Using a free desktop, on the other hand, the world is your oyster. You can choose any desktop environment, such as KDE or GNOME. You can then apply any window manager you want, of which there are dozens. Add a window decorator to the mix, with more themes than you can shake a stick at, and you have the ability to make your desktop look unlike any other.
The major downside of this flexibility is that other people’s computers become very awkward to use, to the point of feeling utterly impractical, because their behaviour is so far removed from what I’m used to. Just having to click on a window to raise it above others is an unacceptable inconvenience when you haven’t had to do so for fifteen years. Similarly, why do I have to hit Ctrl-C in Windows to copy data to the clipboard? I’ve already highlighted what I want to copy, so why doesn’t just the act of highlighting it make the system copy the data in question to the clipboard for me? After so many years of wondering that, the question is almost rhetorical at this point.
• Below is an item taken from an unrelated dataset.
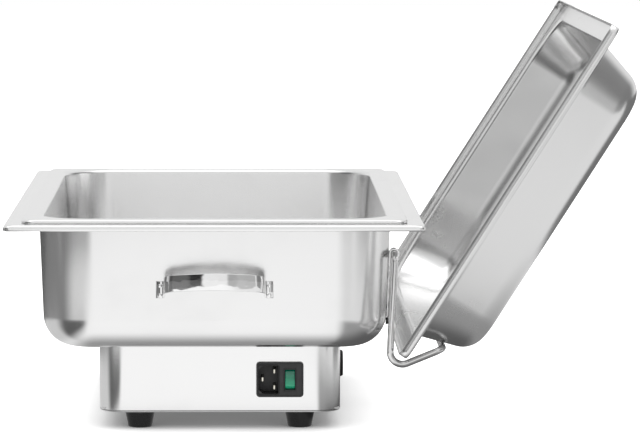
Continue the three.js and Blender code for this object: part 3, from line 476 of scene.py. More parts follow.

Another downside is that the lack of brand recognition that this degree of configuration flexibility provides is part of the reason that domination of the desktop by Linux hasn’t happened as some people expected it to. The Linux desktop has no ubiquitously recognisable face, nor can it be assumed that any two Linux desktops can even be operated by applying the same assumptions regarding keyboard and mouse behaviour.
These downsides are mere annoyances, however, compared to the alternative of surrendering the power to mould your desktop to your needs.